I’m sure I’m skewed, paranoid even, after growing up in the beauty business where every season brought with it a new – and perfect – airbrushed face married to a miracle cream in a jar, or tube, or what have you. The message? You’ll be wanted, loved and adored, if only you looked like this!
Granted, in my twenties it didn’t register, but in my forties, it was another story entirely. Like the day I was sitting in a meeting realizing that the messages crafted by the beauty industry were making me feel like shit. There was a new cream, about which we were learning via a PowerPoint presentation. It started with an illustration of a pretty, young woman with not a line on her face. As the slides advanced, lines came in with a soft fade, first on the forehead, then the cheeks, temples, lips and jaw line. Fine, the purpose of the cream was to address lines and wrinkles. I’m all for it. I love soft, smooth skin as much as the next guy, of course because of how it looks, but most of all because of how it feels.
Drawing in lines would have made the point. But beyond that, they added a double chin, bags around her eyes and sagging skin on her throat. They even took the cute little flip out of her hair, all to be sure that she went from being pretty to ugly, not necessarily young to old. That was a definitive moment for me when I was like, “Now that’s just not cool.”
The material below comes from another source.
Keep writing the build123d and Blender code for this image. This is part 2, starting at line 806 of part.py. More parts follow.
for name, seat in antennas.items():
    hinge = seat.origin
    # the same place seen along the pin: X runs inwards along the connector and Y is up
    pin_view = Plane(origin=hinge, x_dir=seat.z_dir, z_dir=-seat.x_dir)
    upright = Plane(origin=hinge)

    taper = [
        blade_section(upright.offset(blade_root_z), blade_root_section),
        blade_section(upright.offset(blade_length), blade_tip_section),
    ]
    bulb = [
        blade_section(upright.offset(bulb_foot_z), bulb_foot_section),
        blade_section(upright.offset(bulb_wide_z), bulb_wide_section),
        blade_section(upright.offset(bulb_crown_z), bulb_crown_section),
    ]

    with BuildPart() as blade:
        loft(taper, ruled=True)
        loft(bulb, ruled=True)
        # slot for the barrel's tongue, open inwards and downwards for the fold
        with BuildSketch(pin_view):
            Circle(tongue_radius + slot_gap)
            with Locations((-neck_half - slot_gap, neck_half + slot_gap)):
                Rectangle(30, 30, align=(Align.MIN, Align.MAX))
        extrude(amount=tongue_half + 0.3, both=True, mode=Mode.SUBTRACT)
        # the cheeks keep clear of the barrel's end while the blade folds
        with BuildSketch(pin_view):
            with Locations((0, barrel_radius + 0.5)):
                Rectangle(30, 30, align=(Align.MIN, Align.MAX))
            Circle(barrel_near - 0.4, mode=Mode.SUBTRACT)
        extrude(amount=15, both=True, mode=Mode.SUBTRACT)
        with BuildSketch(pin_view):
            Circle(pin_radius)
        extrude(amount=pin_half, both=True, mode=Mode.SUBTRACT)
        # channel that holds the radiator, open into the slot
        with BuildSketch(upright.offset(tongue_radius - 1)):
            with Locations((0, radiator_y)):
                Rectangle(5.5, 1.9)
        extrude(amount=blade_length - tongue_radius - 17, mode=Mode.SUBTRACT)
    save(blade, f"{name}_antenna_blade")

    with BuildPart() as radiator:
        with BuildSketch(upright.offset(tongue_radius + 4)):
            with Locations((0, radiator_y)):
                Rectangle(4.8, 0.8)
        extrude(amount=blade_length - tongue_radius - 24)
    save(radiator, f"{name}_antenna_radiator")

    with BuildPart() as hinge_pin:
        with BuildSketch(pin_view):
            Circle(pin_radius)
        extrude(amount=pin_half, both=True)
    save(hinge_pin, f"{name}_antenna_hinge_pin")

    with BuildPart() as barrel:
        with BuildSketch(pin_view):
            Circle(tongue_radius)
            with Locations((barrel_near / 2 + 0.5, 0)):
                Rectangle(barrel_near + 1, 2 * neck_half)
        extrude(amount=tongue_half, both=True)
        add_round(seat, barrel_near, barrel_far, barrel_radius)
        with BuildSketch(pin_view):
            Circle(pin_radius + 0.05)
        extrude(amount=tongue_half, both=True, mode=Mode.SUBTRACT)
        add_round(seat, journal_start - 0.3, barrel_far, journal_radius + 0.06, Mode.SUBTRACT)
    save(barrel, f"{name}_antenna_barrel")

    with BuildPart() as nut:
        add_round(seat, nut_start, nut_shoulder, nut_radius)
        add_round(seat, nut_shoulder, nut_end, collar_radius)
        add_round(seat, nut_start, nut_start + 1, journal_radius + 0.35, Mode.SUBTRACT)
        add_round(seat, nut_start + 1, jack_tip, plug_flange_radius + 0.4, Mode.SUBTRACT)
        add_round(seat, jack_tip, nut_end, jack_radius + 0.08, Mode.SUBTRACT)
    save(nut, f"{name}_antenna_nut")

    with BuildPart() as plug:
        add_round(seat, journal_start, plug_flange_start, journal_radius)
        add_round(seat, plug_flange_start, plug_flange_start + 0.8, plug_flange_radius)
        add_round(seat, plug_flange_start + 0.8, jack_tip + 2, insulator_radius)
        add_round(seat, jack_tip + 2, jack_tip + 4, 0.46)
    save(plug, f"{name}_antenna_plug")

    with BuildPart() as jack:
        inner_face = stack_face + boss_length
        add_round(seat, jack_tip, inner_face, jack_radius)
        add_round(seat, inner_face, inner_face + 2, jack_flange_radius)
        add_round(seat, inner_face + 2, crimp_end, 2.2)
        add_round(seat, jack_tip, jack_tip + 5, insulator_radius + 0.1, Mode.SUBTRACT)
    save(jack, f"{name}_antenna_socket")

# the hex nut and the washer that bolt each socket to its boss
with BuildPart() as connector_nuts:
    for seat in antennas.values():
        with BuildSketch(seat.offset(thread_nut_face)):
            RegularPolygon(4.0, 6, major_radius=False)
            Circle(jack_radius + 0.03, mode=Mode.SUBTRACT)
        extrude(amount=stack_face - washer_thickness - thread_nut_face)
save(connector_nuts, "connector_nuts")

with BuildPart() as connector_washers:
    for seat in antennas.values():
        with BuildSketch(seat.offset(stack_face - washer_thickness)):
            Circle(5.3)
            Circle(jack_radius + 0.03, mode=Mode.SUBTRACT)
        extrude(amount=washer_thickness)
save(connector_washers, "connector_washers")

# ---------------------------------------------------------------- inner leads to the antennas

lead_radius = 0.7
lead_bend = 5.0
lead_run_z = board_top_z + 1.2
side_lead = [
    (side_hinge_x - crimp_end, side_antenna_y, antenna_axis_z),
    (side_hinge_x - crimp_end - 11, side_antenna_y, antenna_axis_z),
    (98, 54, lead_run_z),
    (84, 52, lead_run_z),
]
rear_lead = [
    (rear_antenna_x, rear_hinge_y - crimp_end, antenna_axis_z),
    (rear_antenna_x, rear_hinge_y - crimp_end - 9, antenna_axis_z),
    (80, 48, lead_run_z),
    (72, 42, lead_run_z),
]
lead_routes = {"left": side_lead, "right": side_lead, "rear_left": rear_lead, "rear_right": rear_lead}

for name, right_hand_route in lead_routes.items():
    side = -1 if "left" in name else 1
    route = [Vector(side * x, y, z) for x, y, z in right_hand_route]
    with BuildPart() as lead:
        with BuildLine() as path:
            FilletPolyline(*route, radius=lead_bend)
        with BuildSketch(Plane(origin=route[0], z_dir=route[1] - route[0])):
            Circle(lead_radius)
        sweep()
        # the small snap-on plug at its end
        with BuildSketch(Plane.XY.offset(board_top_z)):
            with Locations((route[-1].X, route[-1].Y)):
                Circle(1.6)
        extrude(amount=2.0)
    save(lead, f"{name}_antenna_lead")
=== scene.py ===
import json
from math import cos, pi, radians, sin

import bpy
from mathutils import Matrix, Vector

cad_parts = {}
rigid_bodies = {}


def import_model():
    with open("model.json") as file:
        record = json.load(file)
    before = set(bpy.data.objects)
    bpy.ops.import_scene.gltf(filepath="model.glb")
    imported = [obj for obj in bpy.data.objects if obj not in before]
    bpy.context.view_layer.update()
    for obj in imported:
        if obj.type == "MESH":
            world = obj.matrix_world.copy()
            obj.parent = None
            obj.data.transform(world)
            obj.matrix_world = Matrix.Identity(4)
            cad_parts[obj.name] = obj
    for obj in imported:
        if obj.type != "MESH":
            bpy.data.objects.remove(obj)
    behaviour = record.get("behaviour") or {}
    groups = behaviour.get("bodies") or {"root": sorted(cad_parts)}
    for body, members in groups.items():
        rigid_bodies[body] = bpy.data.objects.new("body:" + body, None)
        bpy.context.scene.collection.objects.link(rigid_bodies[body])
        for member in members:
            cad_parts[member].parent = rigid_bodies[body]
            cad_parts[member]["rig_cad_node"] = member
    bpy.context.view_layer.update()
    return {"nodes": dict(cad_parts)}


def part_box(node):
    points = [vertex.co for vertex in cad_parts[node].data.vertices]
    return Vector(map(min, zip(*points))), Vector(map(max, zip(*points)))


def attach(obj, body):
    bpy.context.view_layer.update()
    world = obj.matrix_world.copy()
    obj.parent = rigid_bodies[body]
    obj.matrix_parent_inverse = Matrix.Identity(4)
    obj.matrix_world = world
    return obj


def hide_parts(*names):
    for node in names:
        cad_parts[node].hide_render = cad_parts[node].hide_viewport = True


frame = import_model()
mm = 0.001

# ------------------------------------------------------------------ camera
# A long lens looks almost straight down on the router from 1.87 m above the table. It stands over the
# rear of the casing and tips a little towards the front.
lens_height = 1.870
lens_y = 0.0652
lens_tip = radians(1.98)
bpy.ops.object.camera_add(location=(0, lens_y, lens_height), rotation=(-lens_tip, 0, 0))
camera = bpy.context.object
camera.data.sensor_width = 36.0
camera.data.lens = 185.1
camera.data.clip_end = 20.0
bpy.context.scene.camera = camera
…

As a dancer though, I had learned something else, something that ran counter to this one-dimensional, superficial notion of beauty. I learned that when I was dancing, I didn’t care about how I looked, because I felt beautiful. This is still true even today. In fact, just the other night I was teaching and I felt gross. I had a big broken blood vessel in my eye (zombie-style), swollen lids from allergies, dry but broken out skin, I felt fat and was having a doozie of a bad hair day. But when I was moving, if I was moving, I didn’t care about any of that. I was in my body, not in my head, and it changes everything. For this reason, we have Lastics, the stretch, because for us, moving and flexibility is the anti-aging movement.
And, as we build out our line of body products, I promise you this: we will never do “anti-aging.” It is anti-life and Lastics is about living.